→ EXERCISE
Output all of the data below exactly as given.

>> Start GIVEN MATERIAL

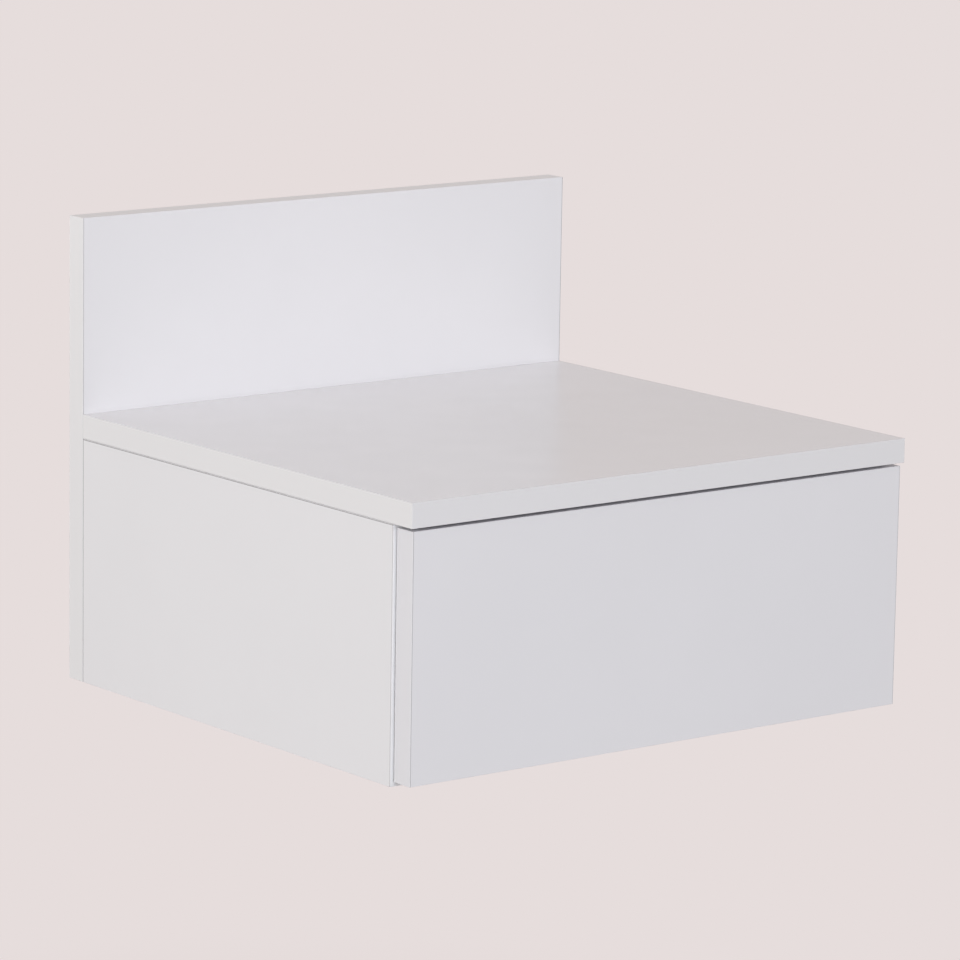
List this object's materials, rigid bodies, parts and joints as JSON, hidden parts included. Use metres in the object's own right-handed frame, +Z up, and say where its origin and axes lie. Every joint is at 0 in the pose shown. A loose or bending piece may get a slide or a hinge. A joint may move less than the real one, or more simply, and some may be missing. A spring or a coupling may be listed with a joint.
{
  "type": "floating nightstand",
  "caption": "Wall-hung bedside cabinet with a raised back panel, an overhanging top and one handleless push-to-open drawer on ball-bearing runners.",
  "frame": {"origin": "middle of the back panel's rear face, where it meets the wall", "axes": "+Y into the wall, +X to the right seen from the front, +Z up"},
  "size_m": [0.4, 0.376, 0.31],
  "materials": {
    "white_board": "satin white melamine",
    "white_hardboard": "smooth white painted hardboard",
    "runner_steel": "bright zinc plate",
    "cage_steel": "plain rolled strip with polished balls",
    "fastener_steel": "zinc plated",
    "cam_alloy": "cast zinc alloy",
    "latch_plastic": "moulded light grey"
  },
  "bodies": {
    "cabinet": {"back_left_lower_bolt": "fastener_steel", "back_left_lower_cam": "cam_alloy", "back_left_upper_bolt": "fastener_steel", "back_left_upper_cam": "cam_alloy", "back_right_lower_bolt": "fastener_steel", "back_right_lower_cam": "cam_alloy", "back_right_upper_bolt": "fastener_steel", "back_right_upper_cam": "cam_alloy", "backboard": "white_board", "bottom_left_front_bolt": "fastener_steel", "bottom_left_front_cam": "cam_alloy", "bottom_left_rear_bolt": "fastener_steel", "bottom_left_rear_cam": "cam_alloy", "bottom_panel": "white_board", "bottom_right_front_bolt": "fastener_steel", "bottom_right_front_cam": "cam_alloy", "bottom_right_rear_bolt": "fastener_steel", "bottom_right_rear_cam": "cam_alloy", "push_latch_housing": "latch_plastic", "push_latch_screw_left": "fastener_steel", "push_latch_screw_right": "fastener_steel", "runner_left_cabinet_member": "runner_steel", "runner_left_cabinet_screw_front": "fastener_steel", "runner_left_cabinet_screw_rear": "fastener_steel", "runner_right_cabinet_member": "runner_steel", "runner_right_cabinet_screw_front": "fastener_steel", "runner_right_cabinet_screw_rear": "fastener_steel", "side_panel_left": "white_board", "side_panel_right": "white_board", "top_left_front_bolt": "fastener_steel", "top_left_front_cam": "cam_alloy", "top_left_rear_bolt": "fastener_steel", "top_left_rear_cam": "cam_alloy", "top_panel": "white_board", "top_right_front_bolt": "fastener_steel", "top_right_front_cam": "cam_alloy", "top_right_rear_bolt": "fastener_steel", "top_right_rear_cam": "cam_alloy"},
    "drawer": {"drawer_back": "white_board", "drawer_bottom": "white_hardboard", "drawer_front": "white_board", "drawer_front_left_bolt": "fastener_steel", "drawer_front_left_cam": "cam_alloy", "drawer_front_right_bolt": "fastener_steel", "drawer_front_right_cam": "cam_alloy", "drawer_side_left": "white_board", "drawer_side_right": "white_board", "runner_left_drawer_member": "runner_steel", "runner_left_drawer_screw_front": "fastener_steel", "runner_left_drawer_screw_rear": "fastener_steel", "runner_right_drawer_member": "runner_steel", "runner_right_drawer_screw_front": "fastener_steel", "runner_right_drawer_screw_rear": "fastener_steel"},
    "latch_plunger": {"push_latch_plunger": "latch_plastic"},
    "runner_left_inner_cage": {"runner_left_inner_cage": "cage_steel"},
    "runner_left_middle": {"runner_left_middle_member": "runner_steel"},
    "runner_left_outer_cage": {"runner_left_outer_cage": "cage_steel"},
    "runner_right_inner_cage": {"runner_right_inner_cage": "cage_steel"},
    "runner_right_middle": {"runner_right_middle_member": "runner_steel"},
    "runner_right_outer_cage": {"runner_right_outer_cage": "cage_steel"}
  },
  "joints": [
    {"name": "drawer_slide", "type": "slide", "parent": "cabinet", "child": "drawer", "axis": [0, -1, 0], "range_m": [-0.001, 0.25]},
    {"name": "runner_left_middle_slide", "type": "slide", "parent": "cabinet", "child": "runner_left_middle", "axis": [0, -1, 0], "range_m": [-0.0005, 0.125]},
    {"name": "runner_left_outer_cage_slide", "type": "slide", "parent": "cabinet", "child": "runner_left_outer_cage", "axis": [0, -1, 0], "range_m": [-0.00025, 0.0625]},
    {"name": "runner_left_inner_cage_slide", "type": "slide", "parent": "cabinet", "child": "runner_left_inner_cage", "axis": [0, -1, 0], "range_m": [-0.00075, 0.1875]},
    {"name": "runner_right_middle_slide", "type": "slide", "parent": "cabinet", "child": "runner_right_middle", "axis": [0, -1, 0], "range_m": [-0.0005, 0.125]},
    {"name": "runner_right_outer_cage_slide", "type": "slide", "parent": "cabinet", "child": "runner_right_outer_cage", "axis": [0, -1, 0], "range_m": [-0.00025, 0.0625]},
    {"name": "runner_right_inner_cage_slide", "type": "slide", "parent": "cabinet", "child": "runner_right_inner_cage", "axis": [0, -1, 0], "range_m": [-0.00075, 0.1875]},
    {"name": "latch_plunger_slide", "type": "slide", "parent": "cabinet", "child": "latch_plunger", "axis": [0, -1, 0], "range_m": [-0.00015, 0.037]}
  ],
  "couplings": [
    {"joint": "runner_left_middle_slide", "follows": "drawer_slide", "ratio": 0.5},
    {"joint": "runner_left_outer_cage_slide", "follows": "drawer_slide", "ratio": 0.25},
    {"joint": "runner_left_inner_cage_slide", "follows": "drawer_slide", "ratio": 0.75},
    {"joint": "runner_right_middle_slide", "follows": "drawer_slide", "ratio": 0.5},
    {"joint": "runner_right_outer_cage_slide", "follows": "drawer_slide", "ratio": 0.25},
    {"joint": "runner_right_inner_cage_slide", "follows": "drawer_slide", "ratio": 0.75},
    {"joint": "latch_plunger_slide", "follows": "drawer_slide", "ratio": 0.148}
  ]
}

>> End GIVEN MATERIAL

→ WORKED ANSWER
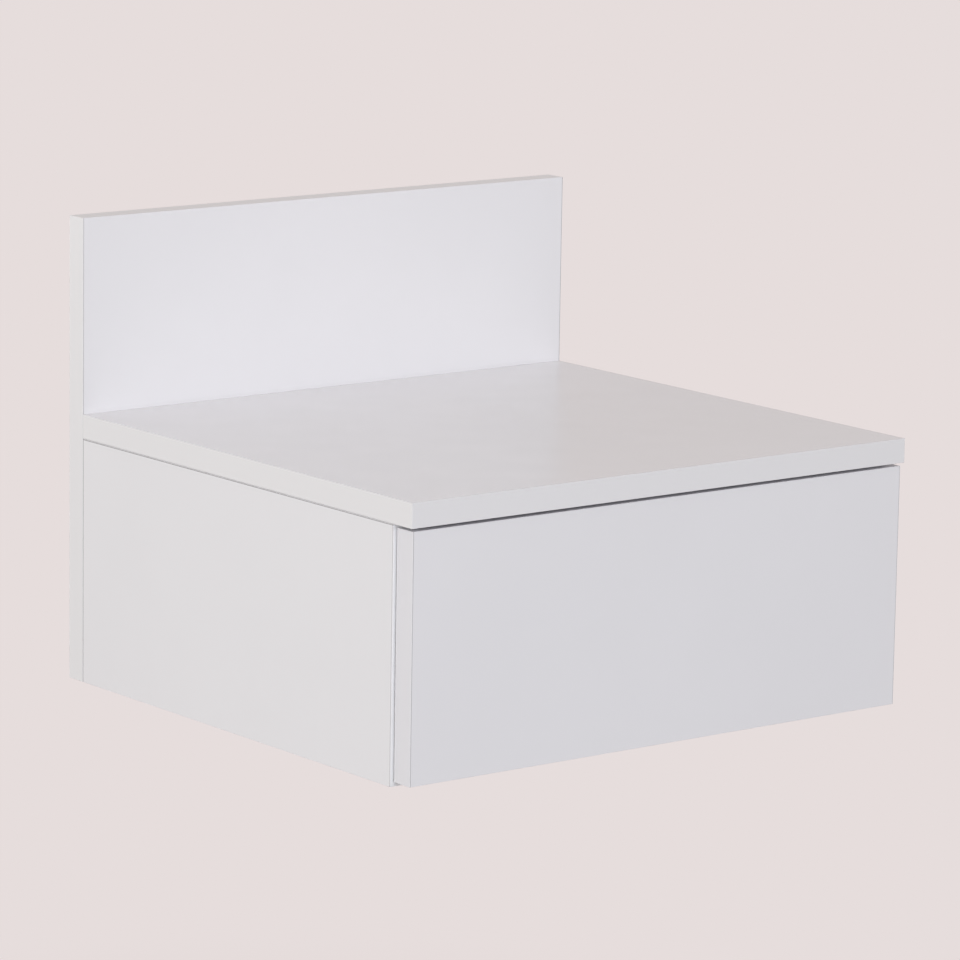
List this object's materials, rigid bodies, parts and joints as JSON, hidden parts included. Use metres in the object's own right-handed frame, +Z up, and say where its origin and axes lie. Every joint is at 0 in the pose shown. A loose or bending piece may get a slide or a hinge. A joint may move less than the real one, or more simply, and some may be missing. A spring or a coupling may be listed with a joint.
{
  "type": "floating nightstand",
  "caption": "Wall-hung bedside cabinet with a raised back panel, an overhanging top and one handleless push-to-open drawer on ball-bearing runners.",
  "frame": {"origin": "middle of the back panel's rear face, where it meets the wall", "axes": "+Y into the wall, +X to the right seen from the front, +Z up"},
  "size_m": [0.4, 0.376, 0.31],
  "materials": {
    "white_board": "satin white melamine",
    "white_hardboard": "smooth white painted hardboard",
    "runner_steel": "bright zinc plate",
    "cage_steel": "plain rolled strip with polished balls",
    "fastener_steel": "zinc plated",
    "cam_alloy": "cast zinc alloy",
    "latch_plastic": "moulded light grey"
  },
  "bodies": {
    "cabinet": {"back_left_lower_bolt": "fastener_steel", "back_left_lower_cam": "cam_alloy", "back_left_upper_bolt": "fastener_steel", "back_left_upper_cam": "cam_alloy", "back_right_lower_bolt": "fastener_steel", "back_right_lower_cam": "cam_alloy", "back_right_upper_bolt": "fastener_steel", "back_right_upper_cam": "cam_alloy", "backboard": "white_board", "bottom_left_front_bolt": "fastener_steel", "bottom_left_front_cam": "cam_alloy", "bottom_left_rear_bolt": "fastener_steel", "bottom_left_rear_cam": "cam_alloy", "bottom_panel": "white_board", "bottom_right_front_bolt": "fastener_steel", "bottom_right_front_cam": "cam_alloy", "bottom_right_rear_bolt": "fastener_steel", "bottom_right_rear_cam": "cam_alloy", "push_latch_housing": "latch_plastic", "push_latch_screw_left": "fastener_steel", "push_latch_screw_right": "fastener_steel", "runner_left_cabinet_member": "runner_steel", "runner_left_cabinet_screw_front": "fastener_steel", "runner_left_cabinet_screw_rear": "fastener_steel", "runner_right_cabinet_member": "runner_steel", "runner_right_cabinet_screw_front": "fastener_steel", "runner_right_cabinet_screw_rear": "fastener_steel", "side_panel_left": "white_board", "side_panel_right": "white_board", "top_left_front_bolt": "fastener_steel", "top_left_front_cam": "cam_alloy", "top_left_rear_bolt": "fastener_steel", "top_left_rear_cam": "cam_alloy", "top_panel": "white_board", "top_right_front_bolt": "fastener_steel", "top_right_front_cam": "cam_alloy", "top_right_rear_bolt": "fastener_steel", "top_right_rear_cam": "cam_alloy"},
    "drawer": {"drawer_back": "white_board", "drawer_bottom": "white_hardboard", "drawer_front": "white_board", "drawer_front_left_bolt": "fastener_steel", "drawer_front_left_cam": "cam_alloy", "drawer_front_right_bolt": "fastener_steel", "drawer_front_right_cam": "cam_alloy", "drawer_side_left": "white_board", "drawer_side_right": "white_board", "runner_left_drawer_member": "runner_steel", "runner_left_drawer_screw_front": "fastener_steel", "runner_left_drawer_screw_rear": "fastener_steel", "runner_right_drawer_member": "runner_steel", "runner_right_drawer_screw_front": "fastener_steel", "runner_right_drawer_screw_rear": "fastener_steel"},
    "latch_plunger": {"push_latch_plunger": "latch_plastic"},
    "runner_left_inner_cage": {"runner_left_inner_cage": "cage_steel"},
    "runner_left_middle": {"runner_left_middle_member": "runner_steel"},
    "runner_left_outer_cage": {"runner_left_outer_cage": "cage_steel"},
    "runner_right_inner_cage": {"runner_right_inner_cage": "cage_steel"},
    "runner_right_middle": {"runner_right_middle_member": "runner_steel"},
    "runner_right_outer_cage": {"runner_right_outer_cage": "cage_steel"}
  },
  "joints": [
    {"name": "drawer_slide", "type": "slide", "parent": "cabinet", "child": "drawer", "axis": [0, -1, 0], "range_m": [-0.001, 0.25]},
    {"name": "runner_left_middle_slide", "type": "slide", "parent": "cabinet", "child": "runner_left_middle", "axis": [0, -1, 0], "range_m": [-0.0005, 0.125]},
    {"name": "runner_left_outer_cage_slide", "type": "slide", "parent": "cabinet", "child": "runner_left_outer_cage", "axis": [0, -1, 0], "range_m": [-0.00025, 0.0625]},
    {"name": "runner_left_inner_cage_slide", "type": "slide", "parent": "cabinet", "child": "runner_left_inner_cage", "axis": [0, -1, 0], "range_m": [-0.00075, 0.1875]},
    {"name": "runner_right_middle_slide", "type": "slide", "parent": "cabinet", "child": "runner_right_middle", "axis": [0, -1, 0], "range_m": [-0.0005, 0.125]},
    {"name": "runner_right_outer_cage_slide", "type": "slide", "parent": "cabinet", "child": "runner_right_outer_cage", "axis": [0, -1, 0], "range_m": [-0.00025, 0.0625]},
    {"name": "runner_right_inner_cage_slide", "type": "slide", "parent": "cabinet", "child": "runner_right_inner_cage", "axis": [0, -1, 0], "range_m": [-0.00075, 0.1875]},
    {"name": "latch_plunger_slide", "type": "slide", "parent": "cabinet", "child": "latch_plunger", "axis": [0, -1, 0], "range_m": [-0.00015, 0.037]}
  ],
  "couplings": [
    {"joint": "runner_left_middle_slide", "follows": "drawer_slide", "ratio": 0.5},
    {"joint": "runner_left_outer_cage_slide", "follows": "drawer_slide", "ratio": 0.25},
    {"joint": "runner_left_inner_cage_slide", "follows": "drawer_slide", "ratio": 0.75},
    {"joint": "runner_right_middle_slide", "follows": "drawer_slide", "ratio": 0.5},
    {"joint": "runner_right_outer_cage_slide", "follows": "drawer_slide", "ratio": 0.25},
    {"joint": "runner_right_inner_cage_slide", "follows": "drawer_slide", "ratio": 0.75},
    {"joint": "latch_plunger_slide", "follows": "drawer_slide", "ratio": 0.148}
  ]
}